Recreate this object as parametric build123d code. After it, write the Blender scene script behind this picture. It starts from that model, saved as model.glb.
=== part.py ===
==
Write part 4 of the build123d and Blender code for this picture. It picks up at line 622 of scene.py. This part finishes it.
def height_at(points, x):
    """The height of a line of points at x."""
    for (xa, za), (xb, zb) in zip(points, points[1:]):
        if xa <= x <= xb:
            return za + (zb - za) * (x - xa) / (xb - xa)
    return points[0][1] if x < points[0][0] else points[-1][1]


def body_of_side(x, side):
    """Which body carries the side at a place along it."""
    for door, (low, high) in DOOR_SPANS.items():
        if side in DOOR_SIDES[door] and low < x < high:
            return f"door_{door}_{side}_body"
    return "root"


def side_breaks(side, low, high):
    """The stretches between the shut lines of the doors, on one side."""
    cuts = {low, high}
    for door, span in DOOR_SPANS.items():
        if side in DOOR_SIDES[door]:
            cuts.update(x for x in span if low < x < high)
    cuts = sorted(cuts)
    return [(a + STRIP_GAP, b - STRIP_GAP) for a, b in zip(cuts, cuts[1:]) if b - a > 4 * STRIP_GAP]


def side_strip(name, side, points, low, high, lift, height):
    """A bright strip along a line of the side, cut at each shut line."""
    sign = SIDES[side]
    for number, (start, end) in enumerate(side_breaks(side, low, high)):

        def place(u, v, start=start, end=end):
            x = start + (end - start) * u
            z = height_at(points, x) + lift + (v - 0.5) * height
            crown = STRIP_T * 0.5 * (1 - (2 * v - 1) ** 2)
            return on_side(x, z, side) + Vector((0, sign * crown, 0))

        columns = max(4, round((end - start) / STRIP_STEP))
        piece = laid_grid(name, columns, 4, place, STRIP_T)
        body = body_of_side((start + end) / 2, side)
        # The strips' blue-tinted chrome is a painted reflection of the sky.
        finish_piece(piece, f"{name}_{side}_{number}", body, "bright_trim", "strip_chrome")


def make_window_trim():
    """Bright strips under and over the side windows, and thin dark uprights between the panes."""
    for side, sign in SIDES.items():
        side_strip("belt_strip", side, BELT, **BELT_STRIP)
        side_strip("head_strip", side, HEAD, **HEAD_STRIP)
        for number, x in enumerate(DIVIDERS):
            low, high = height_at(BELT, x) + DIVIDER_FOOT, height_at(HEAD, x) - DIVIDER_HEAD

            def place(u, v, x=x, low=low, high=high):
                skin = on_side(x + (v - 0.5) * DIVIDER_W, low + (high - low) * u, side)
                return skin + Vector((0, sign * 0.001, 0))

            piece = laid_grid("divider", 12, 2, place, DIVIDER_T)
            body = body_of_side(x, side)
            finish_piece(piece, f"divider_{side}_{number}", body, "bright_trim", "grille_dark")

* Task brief
Only the number is wanted: how many lines in the data include the string "picture"?

* Correct result
2